*Problem to solve:*
Restate every line of the material, word for word.

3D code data
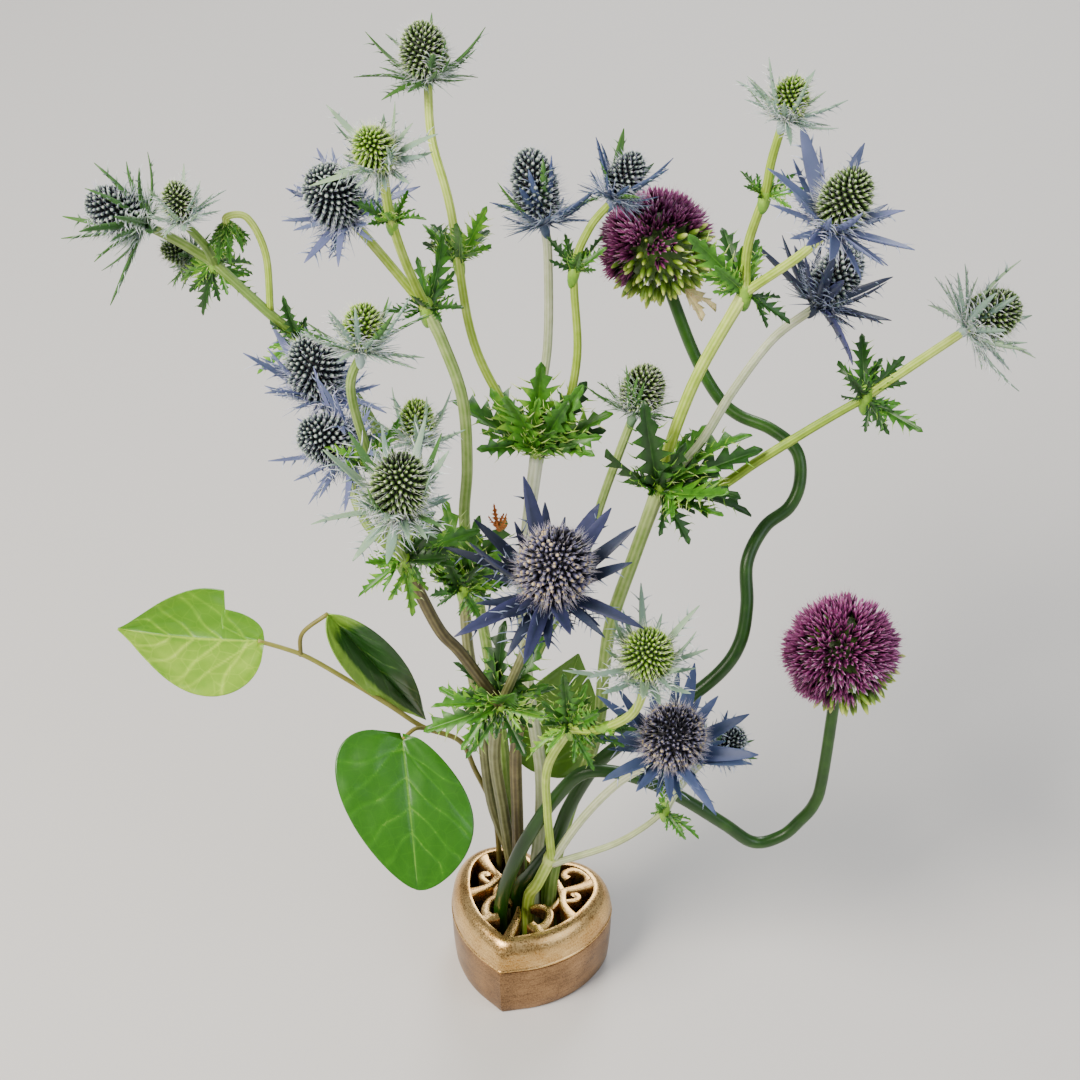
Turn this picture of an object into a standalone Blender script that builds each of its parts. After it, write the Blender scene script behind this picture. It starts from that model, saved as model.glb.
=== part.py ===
"""Ikebana arrangement: sea holly, two drumstick alliums and a leafy vine, standing in a small
heart-shaped brass vase with an openwork lid.

Lengths below are in millimetres and are scaled to metres as each mesh is made. +Z is up, -Y is
the front, and the origin is under the middle of the vase's flat foot. Each plant piece is placed
by a short route: the points that its middle line passes through.
"""

import math

import bmesh
import bpy
from mathutils import Matrix, Vector

MM = 0.001
SHARP_ANGLE = math.radians(40)
GAP = 0.3  # clearance between neighbouring solids

# Vase
VASE_TURN = -18.0  # degrees; the heart's point turns a little to the left
LOBE_X, LOBE_Y, LOBE_R = 9.8, 7.9, 15.3  # centre and radius of a lobe of the heart
SIDE_R, SIDE_START = 34.0, -8.0  # the side's long arc, and where it leaves the lobe, in degrees
CLEFT_R = 0.6  # rounding of the cleft between the lobes
BODY_H, VASE_H = 18.0, 28.0
WALL, FLOOR = 1.6, 3.0
WINDOW_INSET = 6.2  # from the widest outline to the window's edge
RIM_H = 2.6  # height of the window's edge
LIP_D, LIP_WALL = 1.0, 1.1  # locating lip under the lid
SCROLL_W, SCROLL_H = 1.6, 3.4
BAR_W = 1.9  # the bar from the front corner
SCROLL_DROP = 0.25  # the scrolls' tops lie just under the window's edge
SCROLL_PARTS = 3  # straight parts between two points of a scroll

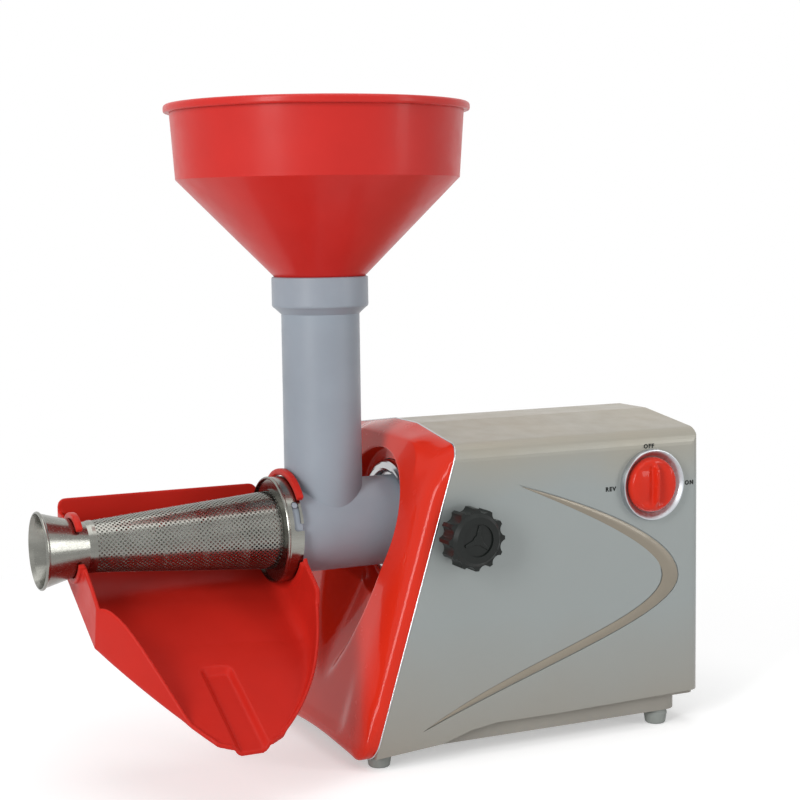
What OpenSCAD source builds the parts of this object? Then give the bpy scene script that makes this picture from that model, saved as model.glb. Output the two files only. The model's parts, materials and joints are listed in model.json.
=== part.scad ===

*Response below:*
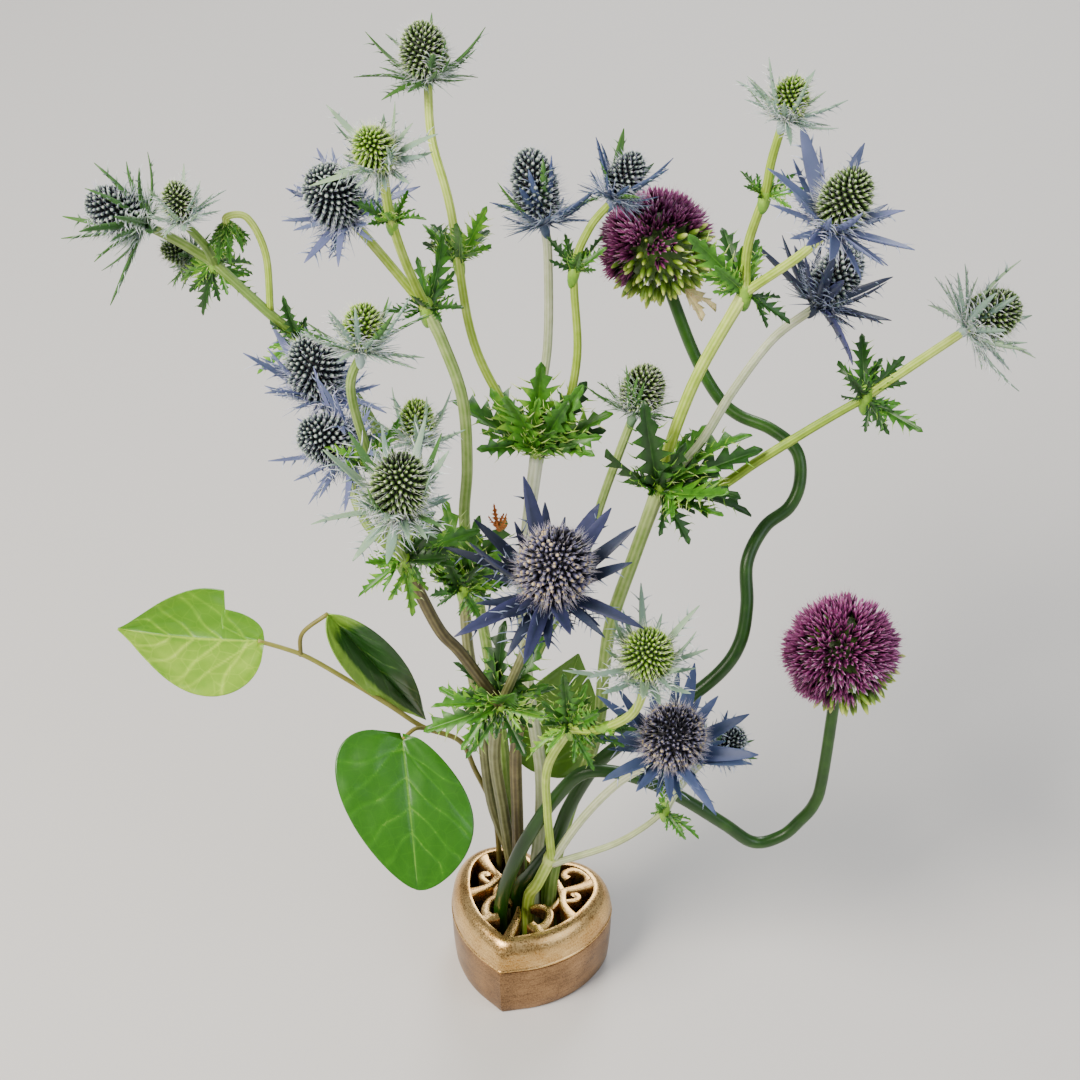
Turn this picture of an object into a standalone Blender script that builds each of its parts. After it, write the Blender scene script behind this picture. It starts from that model, saved as model.glb.
=== part.py ===
"""Ikebana arrangement: sea holly, two drumstick alliums and a leafy vine, standing in a small
heart-shaped brass vase with an openwork lid.

Lengths below are in millimetres and are scaled to metres as each mesh is made. +Z is up, -Y is
the front, and the origin is under the middle of the vase's flat foot. Each plant piece is placed
by a short route: the points that its middle line passes through.
"""

import math

import bmesh
import bpy
from mathutils import Matrix, Vector

MM = 0.001
SHARP_ANGLE = math.radians(40)
GAP = 0.3  # clearance between neighbouring solids

# Vase
VASE_TURN = -18.0  # degrees; the heart's point turns a little to the left
LOBE_X, LOBE_Y, LOBE_R = 9.8, 7.9, 15.3  # centre and radius of a lobe of the heart
SIDE_R, SIDE_START = 34.0, -8.0  # the side's long arc, and where it leaves the lobe, in degrees
CLEFT_R = 0.6  # rounding of the cleft between the lobes
BODY_H, VASE_H = 18.0, 28.0
WALL, FLOOR = 1.6, 3.0
WINDOW_INSET = 6.2  # from the widest outline to the window's edge
RIM_H = 2.6  # height of the window's edge
LIP_D, LIP_WALL = 1.0, 1.1  # locating lip under the lid
SCROLL_W, SCROLL_H = 1.6, 3.4
BAR_W = 1.9  # the bar from the front corner
SCROLL_DROP = 0.25  # the scrolls' tops lie just under the window's edge
SCROLL_PARTS = 3  # straight parts between two points of a scroll

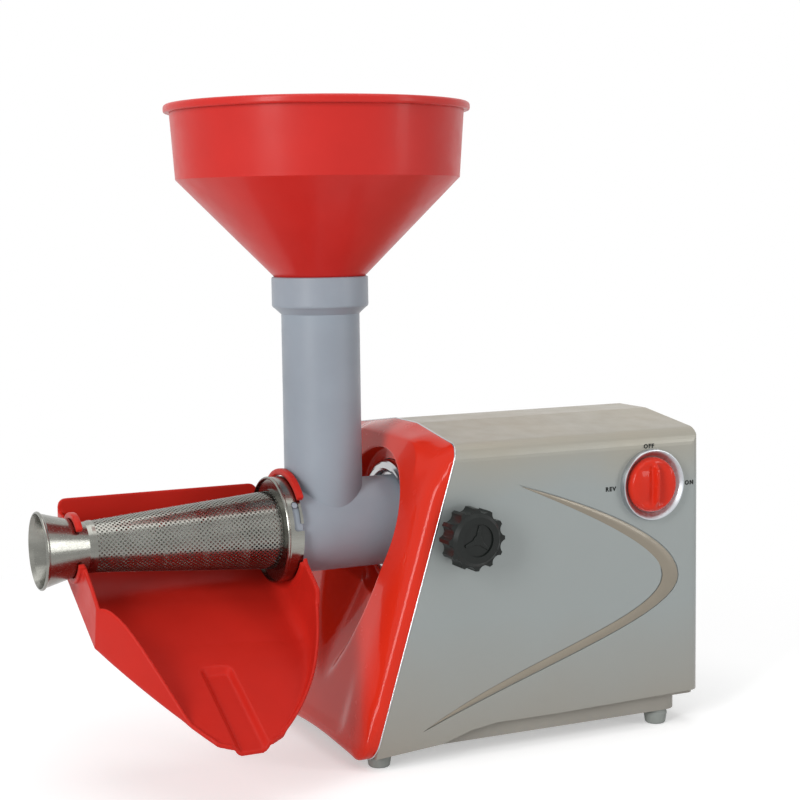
What OpenSCAD source builds the parts of this object? Then give the bpy scene script that makes this picture from that model, saved as model.glb. Output the two files only. The model's parts, materials and joints are listed in model.json.
=== part.scad ===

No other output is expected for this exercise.